Another way to look at this is that if you have an exponent multiplied by a term (like a weight), this is equivalent to adding the term with a log inside the exponent:

\[\exp(a) \cdot b = \exp(a + \log{b})\].

Therefore, instead of multiplying the exponentiated scores by the area weight, we can move the area weight into the exponentiation term. As we have just seen, this can be done by converting the multiplication of the area weights into an addition of a logarithmic term:

\[\tilde{\alpha}_j = \frac{\exp(s_j + \log{\omega_j})}{\sum_i\exp(s_i + \log{\omega_i})}\]

(we typically add a small number to the weight before the log to avoid \(\omega_j\) being exactly zero, since \(\log(0)\) is undefined).

And recall that we’ve already found the weights of the area: they are proportional to the change in the area in the grid, \(\omega_j \propto \sin(\theta_j)\). We only need the weights to be proportional to \(\sin(\theta_j)\) because any uniform constant factor, such as the common factors \(d\theta\) and \(d\phi\), multiplies every cell equally and cancels out when you normalize the weights. In other words, only relative variation with latitude matters; and this is exactly what \(\sin(\theta_j)\) represents.

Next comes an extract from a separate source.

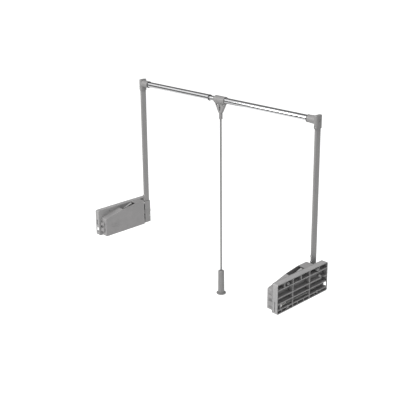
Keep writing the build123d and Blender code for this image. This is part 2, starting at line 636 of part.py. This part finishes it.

6. Why do we treat tokens in language models as if they come from a Euclidean space?

We do not apply any sort of weighting schemes or area representation to token embeddings in language models. Why?

Vector embeddings for words are Euclidean by construction. We map each token into a vector in some high-dimensional space and perform operations like dot products assuming standard linear geometry. This works because embeddings are trained to approximately follow this Euclidean geometry.

That is not to say that this is “optimal”. It could be that treating vectors in non-Euclidean space would be a much better choice, as discussed in various works.